Addressed to members of the state’s Environmental Management Commission—the regulatory body tasked with review of projects proposed on the 15,000-acre Upper Cape Water Supply Reserve on the base—the letters call on the commission to reject the project. The sole-source aquifer beneath the reserve provides as much as 3 million gallons of clean drinking water per day to the towns of Bourne, Falmouth, Mashpee and Sandwich.
As proposed, the eight-lane range would be used for military training with weapons including grenade launchers, pistols, shotguns and machine guns. With 800-meter lanes and several support buildings, the $11.5 million project would alter about 200 acres of land and require clearing of about 170 acres of trees. An additional 5,000 acres would be designated as Surface Danger Zones where projectiles could fall.

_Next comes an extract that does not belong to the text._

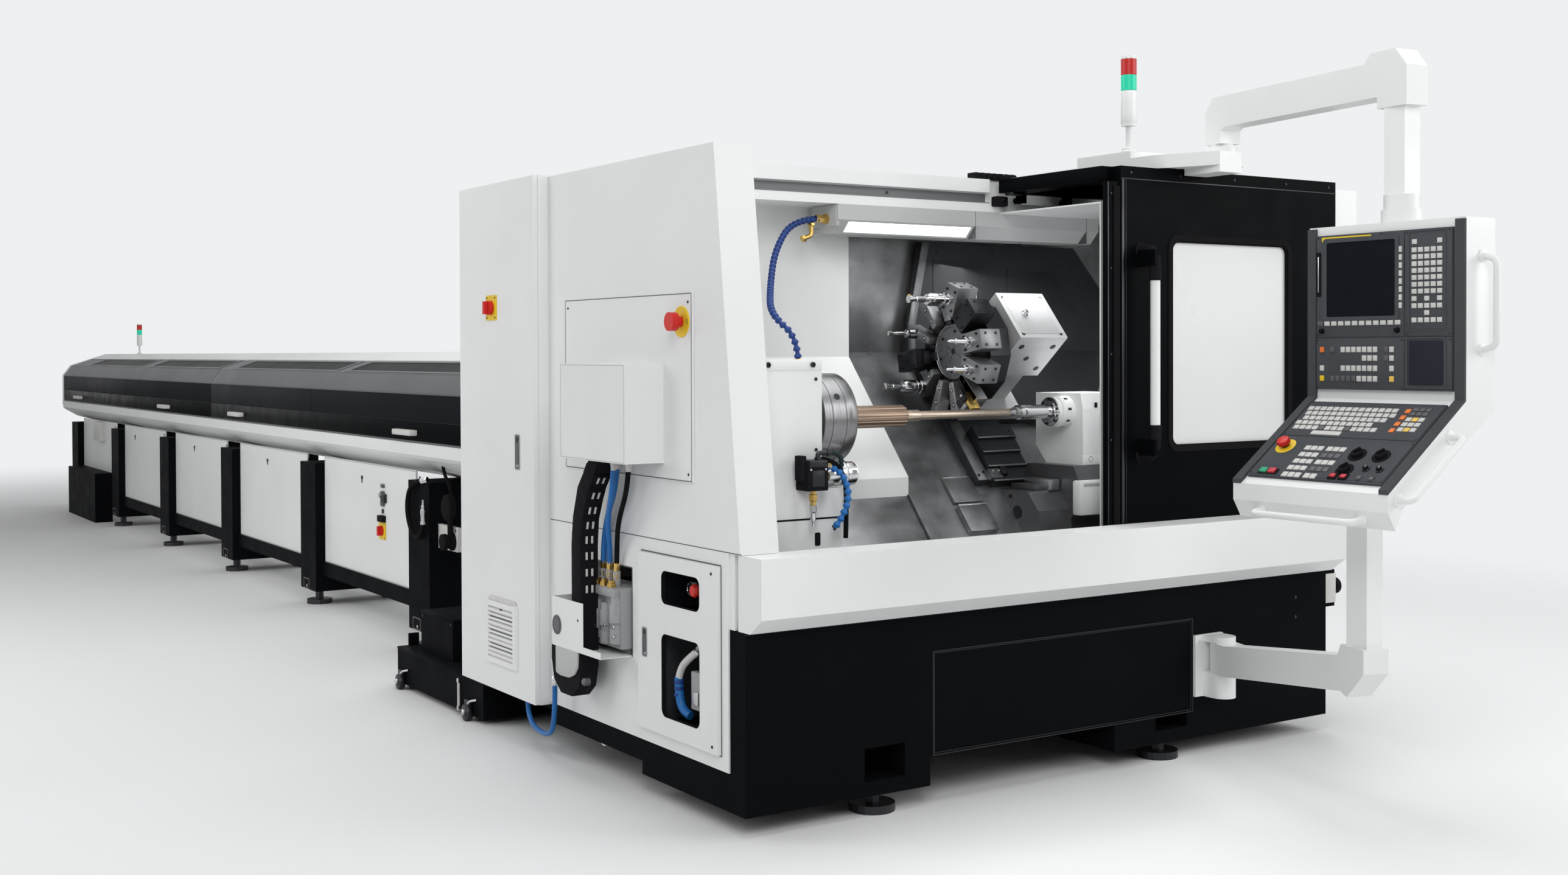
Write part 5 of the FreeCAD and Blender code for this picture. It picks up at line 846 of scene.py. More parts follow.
def turret_cap():
    """The cap on the turret's face with its screws, rim and centre mark."""
    kit = Kit("turret_cap_detail", "turret")
    face = station(0, 0.0, 1.3238)
    kit.turned(face, [(0.1072, -0.004), (0.1072, 0.0004), (0.105, 0.0024), (0.099, 0.0024),
                      (0.098, 0.0006), (0.0955, 0.0006), (0.0945, 0.0018), (0, 0.0018)],
               "cap_steel", 64)
    kit.ring(face @ shift(0, 0, -0.003), 0.109, 0.1068, 0.0062, "bright", 64)
    for k in range(6):
        kit.bolt(face @ turn(60 * k + 12) @ shift(0.079, 0, 0.0016), 0.0062, "gunmetal", 0.004)
    for k in range(2):
        kit.block((0, 0, 0.0019), (0.104, 0.0022, 0.0006), "gunmetal", 0, face @ turn(90 * k + 25))
    kit.turned(face, [(0.012, 0.0016), (0.011, 0.0034), (0.004, 0.0034), (0.003, 0.002), (0, 0.002)],
               "gunmetal", 24)
    for i in range(12):
        kit.bolt(station(i + 0.5, 0.185, 1.3415), 0.0062, "gunmetal", 0.005)
    kit.done()


def housing_detail():
    """Screws, plugs, a fitting and a cover plate on the turret's housing."""
    kit = Kit("housing_detail", "cross_slide")
    for x, u in ((1.485, 0.40), (1.485, 0.215), (1.675, 0.40), (1.675, 0.215), (1.60, 0.235)):
        kit.turned(on_bed(x, u, 0.2148), [(0.0085, 0), (0.0085, 0.0009), (0, 0.0009)], "gunmetal", 20)
    fitting = on_bed(1.545, 0.315, 0.215)
    kit.turned(fitting, [(0.014, 0), (0.014, 0.006), (0.009, 0.008), (0.009, 0.018), (0.006, 0.02),
                         (0, 0.02)], "chrome", 24)
    kit.plate(on_bed(1.58, 0.31, 0.2149), rounded(0.20, 0.19, 0.008), 0.0012, "housing_steel", 0.0004)
    for x, n in ((1.50, 0.16), (1.57, 0.09), (1.66, 0.16), (1.66, 0.03), (1.50, 0.03)):
        under = on_bed(x, 0.195, n) @ turn(90, "X")
        kit.turned(under, [(0.0125, -0.0004), (0.0125, 0.0008), (0.009, 0.0012), (0.008, 0.0004),
                           (0, 0.0004)], "gunmetal", 24)
    for x, u in ((1.455, 0.175), (1.70, 0.175)):
        kit.bolt(on_bed(x, u + 0.004, -0.2005), 0.009, "gunmetal")
    kit.done()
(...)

“The Massachusetts National Guard will review the letters sent by the [County] Commission and does not comment on potential litigation,” a Massachusetts National Guard spokesperson said.
For months, the gun range project has come under fire from local environmental organizations. Many residents have also voiced opposition to the project at rallies and public meetings.
The letters, one written by the county commissioners and the other by lawyers they retained from the environmental law firm McGregor & Legere, note significant environmental harm from historic military activities on the base.
About 66 billion gallons of water have been contaminated by military activities at the base, the letter written by McGregor & Legere said. The cleanup costs through the federal Superfund program have exceeded $1.2 billion.
“The proponents of the project have a history of hiding or covering up their proposals and opposing efforts by officials and environmental regulatory agencies—including the Environmental Protection Agency—to investigate and remediate groundwater contamination from previous Army National Guard activities,” the county commissioners allege in their letter. “Most of the improvements to natural resource management and cleanup of groundwater pollution have been the result of pressure and enforcement action from environmental agencies.”
Article 97 of the Massachusetts Constitution—which protects conservation lands in the state—is among the requirements that the county commissioners and their lawyers accuse the Army National Guard of not complying with. The area where the gun range is proposed is considered public conservation land under the 2002 state law that established the Upper Cape Water Supply Reserve.
“The project requires, but has not received, a two-thirds vote of the state Legislature under Article 97 of the Amendments to the Massachusetts Constitution,” the McGregor & Legere letter said.
The letter from the lawyers contends that the gun range project “proposes a banned activity within Camp Edwards and the reserve.”
Environmental performance standards established in 2017 for the Army National Guard’s operations at Camp Edwards list artillery fire as a banned military training activity, the McGregor & Legere letter said.
The letter from the lawyers also alleges that the project has failed to comply with various other regulatory requirements, including the state’s Groundwater Protection Policy, and requires further review under the Massachusetts Environmental Policy Act.
“The process for reviewing the project lacks transparency and, according to our special counsel, the project as proposed is illegal as it is inconsistent with the Act Establishing the Upper Cape Water Supply among other laws,” the county commissioners said in their letter.
In public statements and forums, officials from the Guard have said the gun range project is necessary because a multipurpose firing range does not exist within Massachusetts and soldiers must travel out of state to train.